JSON records of objects
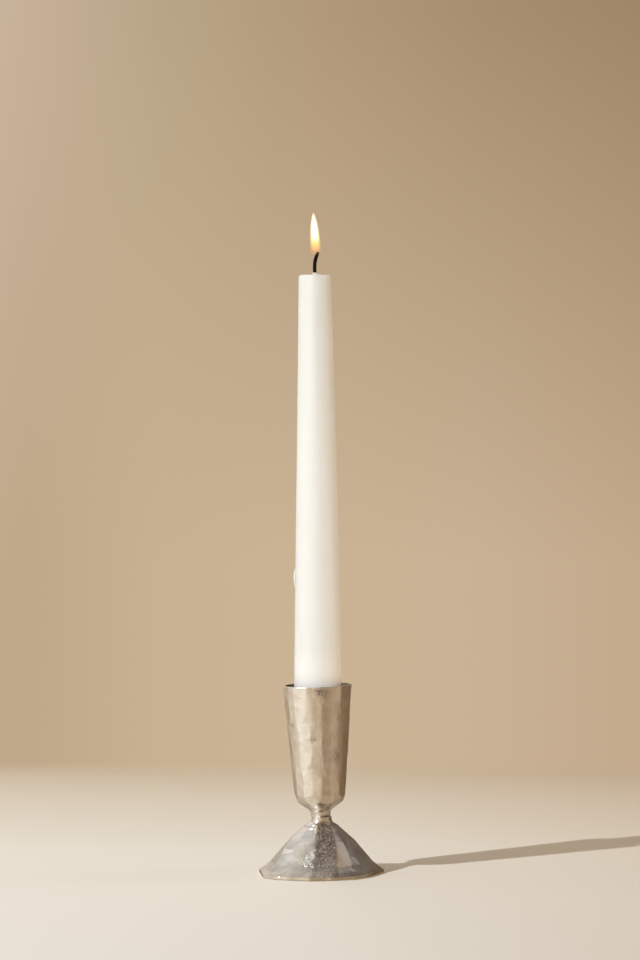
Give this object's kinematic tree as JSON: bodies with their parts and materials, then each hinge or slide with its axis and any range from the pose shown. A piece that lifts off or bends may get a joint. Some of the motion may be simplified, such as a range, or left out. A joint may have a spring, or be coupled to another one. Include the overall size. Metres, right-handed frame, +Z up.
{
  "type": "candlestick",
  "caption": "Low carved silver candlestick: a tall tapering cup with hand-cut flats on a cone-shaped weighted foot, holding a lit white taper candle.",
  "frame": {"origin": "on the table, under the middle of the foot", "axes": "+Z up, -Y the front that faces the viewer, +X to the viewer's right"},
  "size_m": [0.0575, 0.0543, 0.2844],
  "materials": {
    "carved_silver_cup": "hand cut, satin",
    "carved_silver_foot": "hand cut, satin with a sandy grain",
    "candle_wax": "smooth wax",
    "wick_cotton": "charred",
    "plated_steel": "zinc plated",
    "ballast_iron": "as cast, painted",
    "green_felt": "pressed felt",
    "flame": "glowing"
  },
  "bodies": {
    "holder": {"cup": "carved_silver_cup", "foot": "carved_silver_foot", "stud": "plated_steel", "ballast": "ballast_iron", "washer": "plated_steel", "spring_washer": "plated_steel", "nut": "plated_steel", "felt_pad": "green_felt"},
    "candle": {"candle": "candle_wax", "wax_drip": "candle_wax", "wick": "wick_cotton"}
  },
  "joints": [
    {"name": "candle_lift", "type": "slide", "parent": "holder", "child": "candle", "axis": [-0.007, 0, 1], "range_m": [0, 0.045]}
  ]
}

---

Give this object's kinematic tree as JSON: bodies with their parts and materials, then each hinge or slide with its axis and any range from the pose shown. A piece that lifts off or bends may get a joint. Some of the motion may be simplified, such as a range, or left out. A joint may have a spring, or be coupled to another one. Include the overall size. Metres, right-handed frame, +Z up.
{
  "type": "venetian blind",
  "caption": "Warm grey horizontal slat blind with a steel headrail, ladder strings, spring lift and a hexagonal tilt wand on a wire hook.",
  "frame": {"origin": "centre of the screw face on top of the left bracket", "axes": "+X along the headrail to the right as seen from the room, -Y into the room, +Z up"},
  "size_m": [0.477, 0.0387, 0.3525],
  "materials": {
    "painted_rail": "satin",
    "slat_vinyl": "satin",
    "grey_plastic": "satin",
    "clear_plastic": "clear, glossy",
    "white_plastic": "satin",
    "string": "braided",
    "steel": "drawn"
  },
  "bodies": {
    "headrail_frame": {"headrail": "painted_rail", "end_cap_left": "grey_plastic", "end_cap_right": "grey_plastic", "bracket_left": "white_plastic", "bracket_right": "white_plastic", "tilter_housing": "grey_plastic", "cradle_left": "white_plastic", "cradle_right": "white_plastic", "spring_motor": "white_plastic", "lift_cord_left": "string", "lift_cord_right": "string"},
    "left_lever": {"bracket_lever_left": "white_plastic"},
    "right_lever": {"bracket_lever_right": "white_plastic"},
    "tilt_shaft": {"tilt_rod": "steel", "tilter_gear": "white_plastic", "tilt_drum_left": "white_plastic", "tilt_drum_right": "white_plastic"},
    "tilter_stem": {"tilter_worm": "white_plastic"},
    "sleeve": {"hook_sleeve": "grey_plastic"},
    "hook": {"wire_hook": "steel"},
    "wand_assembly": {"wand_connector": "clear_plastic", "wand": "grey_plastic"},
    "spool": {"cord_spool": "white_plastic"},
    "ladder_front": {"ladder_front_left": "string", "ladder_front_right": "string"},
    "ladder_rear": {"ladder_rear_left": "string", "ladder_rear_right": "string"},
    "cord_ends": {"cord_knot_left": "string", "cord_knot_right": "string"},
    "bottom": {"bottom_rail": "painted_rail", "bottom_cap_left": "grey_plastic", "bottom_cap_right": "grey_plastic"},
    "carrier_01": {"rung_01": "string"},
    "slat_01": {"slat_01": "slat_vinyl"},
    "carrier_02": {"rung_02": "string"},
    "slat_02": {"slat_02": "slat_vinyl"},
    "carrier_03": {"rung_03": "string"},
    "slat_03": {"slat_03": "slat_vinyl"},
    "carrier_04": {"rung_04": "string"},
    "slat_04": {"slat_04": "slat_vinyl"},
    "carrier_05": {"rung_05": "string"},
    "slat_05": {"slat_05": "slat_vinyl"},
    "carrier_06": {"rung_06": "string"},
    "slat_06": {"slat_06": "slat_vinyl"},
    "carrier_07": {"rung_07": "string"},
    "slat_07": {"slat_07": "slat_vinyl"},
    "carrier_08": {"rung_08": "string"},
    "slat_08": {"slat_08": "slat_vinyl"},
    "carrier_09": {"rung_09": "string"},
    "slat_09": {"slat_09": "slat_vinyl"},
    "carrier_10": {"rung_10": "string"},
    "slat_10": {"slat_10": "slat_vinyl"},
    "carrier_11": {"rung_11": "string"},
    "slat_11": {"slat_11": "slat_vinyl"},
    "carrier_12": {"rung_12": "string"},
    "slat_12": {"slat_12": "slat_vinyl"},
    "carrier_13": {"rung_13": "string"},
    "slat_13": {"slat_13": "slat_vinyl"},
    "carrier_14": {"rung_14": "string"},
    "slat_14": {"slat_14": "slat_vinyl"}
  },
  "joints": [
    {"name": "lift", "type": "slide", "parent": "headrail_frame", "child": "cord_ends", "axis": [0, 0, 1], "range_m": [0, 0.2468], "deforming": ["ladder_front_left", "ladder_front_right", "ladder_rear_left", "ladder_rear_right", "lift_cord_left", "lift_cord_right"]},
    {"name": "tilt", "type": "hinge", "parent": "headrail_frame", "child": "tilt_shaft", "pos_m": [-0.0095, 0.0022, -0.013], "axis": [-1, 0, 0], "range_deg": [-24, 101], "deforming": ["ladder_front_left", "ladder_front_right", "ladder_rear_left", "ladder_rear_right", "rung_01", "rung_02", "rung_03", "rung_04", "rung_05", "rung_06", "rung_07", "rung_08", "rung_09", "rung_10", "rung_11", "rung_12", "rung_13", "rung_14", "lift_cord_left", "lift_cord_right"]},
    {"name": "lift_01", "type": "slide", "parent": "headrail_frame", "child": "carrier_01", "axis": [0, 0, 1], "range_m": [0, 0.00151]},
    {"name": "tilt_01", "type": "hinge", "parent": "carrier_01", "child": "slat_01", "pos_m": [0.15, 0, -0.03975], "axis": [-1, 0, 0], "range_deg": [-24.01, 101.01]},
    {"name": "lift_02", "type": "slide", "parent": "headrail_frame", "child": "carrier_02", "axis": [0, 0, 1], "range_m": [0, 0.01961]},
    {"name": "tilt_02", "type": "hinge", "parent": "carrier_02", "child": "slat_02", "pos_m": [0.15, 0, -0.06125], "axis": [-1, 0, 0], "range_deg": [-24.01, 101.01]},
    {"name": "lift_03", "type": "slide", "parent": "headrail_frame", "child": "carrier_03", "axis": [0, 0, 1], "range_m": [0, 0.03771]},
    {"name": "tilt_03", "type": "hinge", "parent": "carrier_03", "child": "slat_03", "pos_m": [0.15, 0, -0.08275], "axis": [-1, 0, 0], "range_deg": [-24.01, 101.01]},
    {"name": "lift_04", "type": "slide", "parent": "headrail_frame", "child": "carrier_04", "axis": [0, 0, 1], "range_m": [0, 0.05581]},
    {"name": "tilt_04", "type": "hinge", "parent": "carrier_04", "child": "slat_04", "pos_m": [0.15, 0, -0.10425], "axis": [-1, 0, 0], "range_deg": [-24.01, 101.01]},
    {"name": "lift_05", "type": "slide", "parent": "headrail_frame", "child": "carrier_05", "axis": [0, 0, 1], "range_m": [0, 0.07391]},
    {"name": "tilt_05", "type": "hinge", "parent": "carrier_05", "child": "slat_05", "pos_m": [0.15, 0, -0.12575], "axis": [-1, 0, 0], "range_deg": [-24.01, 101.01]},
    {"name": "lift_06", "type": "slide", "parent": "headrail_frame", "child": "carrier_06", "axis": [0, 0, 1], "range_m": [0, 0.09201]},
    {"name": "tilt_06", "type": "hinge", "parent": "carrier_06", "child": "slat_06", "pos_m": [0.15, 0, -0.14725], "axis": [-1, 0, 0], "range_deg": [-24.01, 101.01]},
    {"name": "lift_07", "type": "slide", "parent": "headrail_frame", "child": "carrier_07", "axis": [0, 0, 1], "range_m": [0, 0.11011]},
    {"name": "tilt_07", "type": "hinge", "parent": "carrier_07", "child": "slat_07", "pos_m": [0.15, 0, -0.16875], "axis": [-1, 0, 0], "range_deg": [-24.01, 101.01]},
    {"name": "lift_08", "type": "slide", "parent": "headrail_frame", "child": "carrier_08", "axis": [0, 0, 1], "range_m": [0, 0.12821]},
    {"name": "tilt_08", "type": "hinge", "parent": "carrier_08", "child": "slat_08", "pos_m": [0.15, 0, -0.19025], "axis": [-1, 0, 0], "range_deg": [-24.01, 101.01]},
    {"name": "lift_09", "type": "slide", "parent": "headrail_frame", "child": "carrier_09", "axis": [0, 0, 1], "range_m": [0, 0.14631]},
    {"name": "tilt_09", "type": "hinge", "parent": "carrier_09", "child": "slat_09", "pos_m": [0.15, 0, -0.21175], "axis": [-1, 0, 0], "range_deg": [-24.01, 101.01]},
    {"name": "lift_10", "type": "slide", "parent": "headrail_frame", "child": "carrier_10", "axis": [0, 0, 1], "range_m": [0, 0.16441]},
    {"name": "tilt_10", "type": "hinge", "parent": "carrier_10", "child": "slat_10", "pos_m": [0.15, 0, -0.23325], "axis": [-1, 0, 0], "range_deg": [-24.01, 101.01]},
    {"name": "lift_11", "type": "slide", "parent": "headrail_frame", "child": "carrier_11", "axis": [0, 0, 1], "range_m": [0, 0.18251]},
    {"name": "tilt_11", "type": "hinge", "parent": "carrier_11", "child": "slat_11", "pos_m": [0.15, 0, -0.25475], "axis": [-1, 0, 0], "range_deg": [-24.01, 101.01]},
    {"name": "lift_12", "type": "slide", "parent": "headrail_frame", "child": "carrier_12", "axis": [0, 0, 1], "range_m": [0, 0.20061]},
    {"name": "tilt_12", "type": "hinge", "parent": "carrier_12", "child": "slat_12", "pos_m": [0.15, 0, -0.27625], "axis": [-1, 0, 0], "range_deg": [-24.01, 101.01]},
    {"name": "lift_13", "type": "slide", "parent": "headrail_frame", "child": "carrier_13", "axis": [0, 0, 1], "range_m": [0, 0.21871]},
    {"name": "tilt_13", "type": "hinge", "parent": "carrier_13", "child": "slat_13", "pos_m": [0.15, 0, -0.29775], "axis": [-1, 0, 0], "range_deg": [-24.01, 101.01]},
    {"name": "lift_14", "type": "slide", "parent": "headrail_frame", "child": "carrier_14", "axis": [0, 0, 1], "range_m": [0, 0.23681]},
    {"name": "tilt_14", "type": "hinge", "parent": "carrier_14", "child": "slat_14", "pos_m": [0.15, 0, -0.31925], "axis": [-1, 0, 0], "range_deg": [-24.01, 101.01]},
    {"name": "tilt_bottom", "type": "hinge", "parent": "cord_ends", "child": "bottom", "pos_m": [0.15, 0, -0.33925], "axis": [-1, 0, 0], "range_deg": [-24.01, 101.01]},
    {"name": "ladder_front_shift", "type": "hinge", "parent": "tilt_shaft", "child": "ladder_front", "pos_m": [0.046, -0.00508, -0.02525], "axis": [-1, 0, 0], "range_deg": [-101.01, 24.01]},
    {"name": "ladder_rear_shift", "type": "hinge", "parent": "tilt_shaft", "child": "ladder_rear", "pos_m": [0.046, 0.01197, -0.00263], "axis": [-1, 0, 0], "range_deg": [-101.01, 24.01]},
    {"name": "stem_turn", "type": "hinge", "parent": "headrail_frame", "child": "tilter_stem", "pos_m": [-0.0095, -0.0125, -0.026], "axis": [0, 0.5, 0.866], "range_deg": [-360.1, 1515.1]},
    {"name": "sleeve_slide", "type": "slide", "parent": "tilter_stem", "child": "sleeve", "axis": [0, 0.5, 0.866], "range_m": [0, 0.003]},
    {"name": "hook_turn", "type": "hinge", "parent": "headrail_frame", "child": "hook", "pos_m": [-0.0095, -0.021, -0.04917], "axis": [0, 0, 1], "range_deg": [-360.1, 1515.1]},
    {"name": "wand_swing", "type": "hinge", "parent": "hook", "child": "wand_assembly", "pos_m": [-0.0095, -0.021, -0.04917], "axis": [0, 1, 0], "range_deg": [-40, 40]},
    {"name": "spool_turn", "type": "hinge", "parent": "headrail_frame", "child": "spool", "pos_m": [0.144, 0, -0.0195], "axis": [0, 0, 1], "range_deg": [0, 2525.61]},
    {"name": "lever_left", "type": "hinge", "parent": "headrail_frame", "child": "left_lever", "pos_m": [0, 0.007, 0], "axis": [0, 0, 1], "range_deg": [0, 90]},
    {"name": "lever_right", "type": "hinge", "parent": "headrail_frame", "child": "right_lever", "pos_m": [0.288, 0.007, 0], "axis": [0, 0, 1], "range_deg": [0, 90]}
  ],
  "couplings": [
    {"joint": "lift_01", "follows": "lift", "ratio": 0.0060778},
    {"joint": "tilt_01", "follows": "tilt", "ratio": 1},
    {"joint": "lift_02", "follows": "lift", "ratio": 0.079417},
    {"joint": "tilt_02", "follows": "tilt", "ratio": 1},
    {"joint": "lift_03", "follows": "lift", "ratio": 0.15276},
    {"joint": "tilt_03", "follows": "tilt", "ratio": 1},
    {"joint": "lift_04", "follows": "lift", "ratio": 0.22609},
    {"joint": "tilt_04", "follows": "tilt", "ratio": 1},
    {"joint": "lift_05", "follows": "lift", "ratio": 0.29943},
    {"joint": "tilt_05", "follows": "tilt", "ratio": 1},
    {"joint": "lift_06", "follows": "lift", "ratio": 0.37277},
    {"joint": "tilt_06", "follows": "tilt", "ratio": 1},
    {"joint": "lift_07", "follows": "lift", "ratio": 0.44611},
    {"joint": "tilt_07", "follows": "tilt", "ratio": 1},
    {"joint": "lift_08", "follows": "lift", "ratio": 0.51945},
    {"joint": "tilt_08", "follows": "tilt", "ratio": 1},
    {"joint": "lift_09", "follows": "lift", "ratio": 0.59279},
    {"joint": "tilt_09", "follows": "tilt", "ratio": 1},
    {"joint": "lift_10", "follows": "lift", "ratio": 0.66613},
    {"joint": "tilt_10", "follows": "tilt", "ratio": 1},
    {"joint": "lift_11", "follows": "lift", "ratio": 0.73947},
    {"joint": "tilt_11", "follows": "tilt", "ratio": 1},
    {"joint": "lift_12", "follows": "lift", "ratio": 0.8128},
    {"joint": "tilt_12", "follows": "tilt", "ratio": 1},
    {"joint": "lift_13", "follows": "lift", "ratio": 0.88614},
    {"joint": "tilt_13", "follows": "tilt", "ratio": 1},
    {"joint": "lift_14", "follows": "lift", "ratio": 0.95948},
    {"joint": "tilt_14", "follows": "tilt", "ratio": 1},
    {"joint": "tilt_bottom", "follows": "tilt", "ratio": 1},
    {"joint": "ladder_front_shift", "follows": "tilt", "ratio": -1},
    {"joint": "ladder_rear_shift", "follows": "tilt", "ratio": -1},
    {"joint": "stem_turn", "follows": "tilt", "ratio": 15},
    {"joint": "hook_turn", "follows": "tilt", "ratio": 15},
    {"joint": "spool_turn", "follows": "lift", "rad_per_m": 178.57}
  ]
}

TASK DESCRIPTION:
Pull out the lines above in which the word "with" appears.

FULL RESPONSE:
Give this object's kinematic tree as JSON: bodies with their parts and materials, then each hinge or slide with its axis and any range from the pose shown. A piece that lifts off or bends may get a joint. Some of the motion may be simplified, such as a range, or left out. A joint may have a spring, or be coupled to another one. Include the overall size. Metres, right-handed frame, +Z up.
  "caption": "Low carved silver candlestick: a tall tapering cup with hand-cut flats on a cone-shaped weighted foot, holding a lit white taper candle.",
    "carved_silver_foot": "hand cut, satin with a sandy grain",
Give this object's kinematic tree as JSON: bodies with their parts and materials, then each hinge or slide with its axis and any range from the pose shown. A piece that lifts off or bends may get a joint. Some of the motion may be simplified, such as a range, or left out. A joint may have a spring, or be coupled to another one. Include the overall size. Metres, right-handed frame, +Z up.
  "caption": "Warm grey horizontal slat blind with a steel headrail, ladder strings, spring lift and a hexagonal tilt wand on a wire hook.",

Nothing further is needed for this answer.